Bruce L. Lambert, Ph.D. lambertb at uic.edu
Fri Jan 25 22:44:35 UTC 2002


Another approach to this problem would be to define orthographic and
phonological similarity measures and then to compute pairwise ortho and
phono similarities for the words in your lexicon. You could then cluster
the resulting similarity matrix and the result would be clusters of
orthographically and phonologically similar words. For an orthographic
similarity measure, consider proportion of common letter ngrams or edit
distance. For phonological similarity, an analogous approach can be taken,
except you work with phoneme strings rather than letter strings.

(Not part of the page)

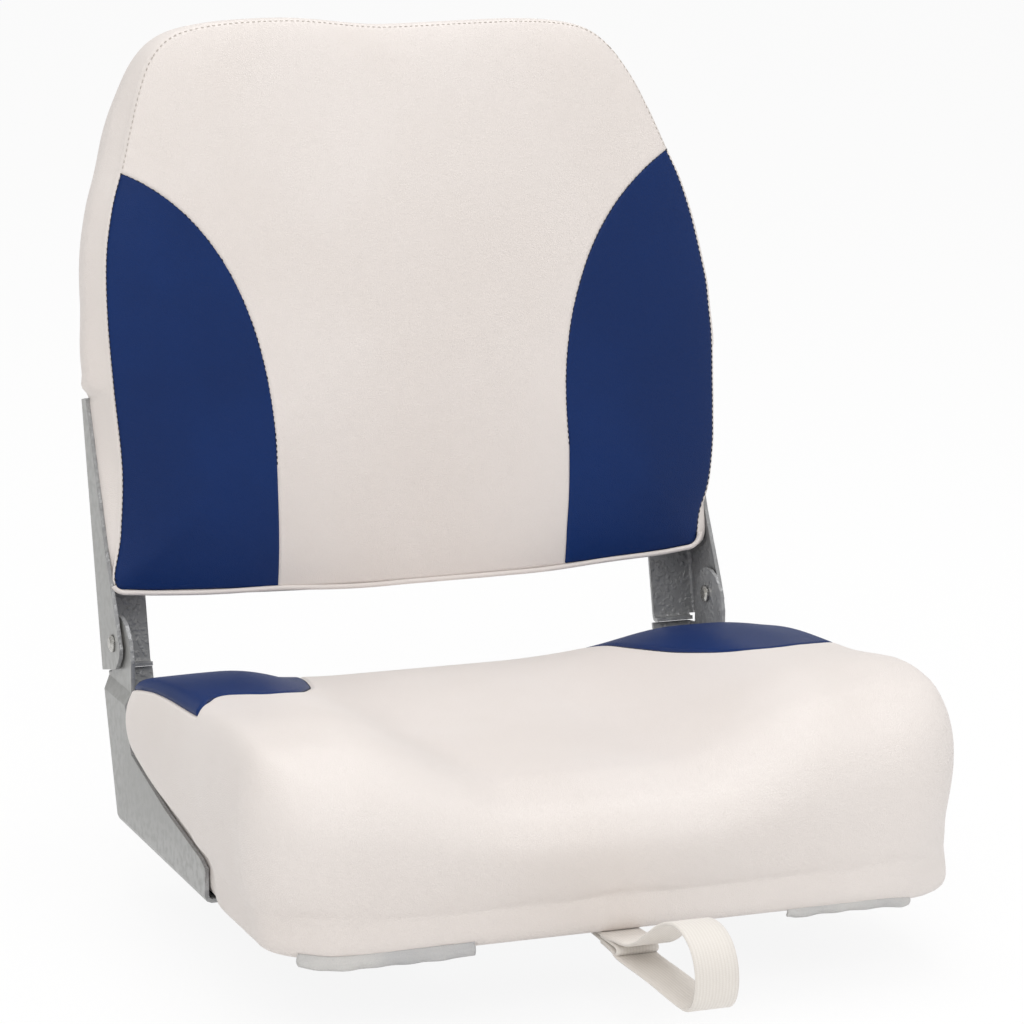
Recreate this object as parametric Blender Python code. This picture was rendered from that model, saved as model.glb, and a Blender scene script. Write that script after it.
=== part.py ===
# Folding boat seat on a flat ball-race swivel
# Metres, +Z up, the sitter faces -Y. The origin is the swivel axis at the
# underside of the lower swivel plate.

import bpy
import bmesh
import math
from mathutils import Matrix, Vector

# Shared fits
fit_gap = 0.0003
cut_overrun = 0.004
sheet_thickness = 0.0025
bend_radius = 0.004
skin_thickness = 0.0012

# Swivel
swivel_height = 0.020
swivel_plate_side = 0.178
swivel_corner_radius = 0.020
swivel_bolt_pattern = 0.127
swivel_bolt_hole = 0.008
race_radius = 0.050
ball_diameter = 0.0075
ball_count = 10
race_width = 0.018
cage_width = 0.018
cage_thickness = 0.0016
hub_flange_radius = 0.020
hub_flange_thickness = 0.0030
hub_shank_radius = 0.010
hub_head_radius = 0.016
hub_head_thickness = 0.0025
hub_hole_radius = 0.0106
dish_ramp = 0.006

# Hinge and brackets
hinge_back = 0.158
hinge_height = 0.113
bracket_half_width = 0.205
recline = math.radians(13.5)
fold_limit = math.radians(90)
washer_thickness = 0.0010
washer_radius = 0.009
rivet_radius = 0.004
rivet_head_radius = 0.0056
rivet_head_thickness = 0.0022
rivet_clearance = 0.0004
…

I have done something quite like this in my work on drug name confusability.

-bruce


At 01:34 PM 1/25/02 +0000, Andrew Harley wrote:

> > COMLEX, which has subcategorization classes for various words, as well
> > as pronunciations, can be used to build a network based on syntactic
> > behavior or pronunciation.  The ERG lexicon at the Lingo project at
> > CSLI also has detailed subcategorization information, although for
> > fewer words.
> >
> > Beth Levin's work on verb class alternations, is based on the idea of
> > using syntactic properties to build a semantic net.  Timothy Baldwin
> > and myself have done some work on clustering Japanese verbs according
> > to their subcategorization patterns, you can find the relevant papers
> > on my home-page.
> >
> > I hope this is of some help,
>
>There are a number of other such lexical resources, e.g. the Cambridge
>International Dictionary of English (with full subcategorisation and
>selectional preference information for all senses) and the English
>Pronouncing Dictionary (for phonetic transcriptions). See
>http://uk.cambridge.org/elt/reference/data.htm for more information.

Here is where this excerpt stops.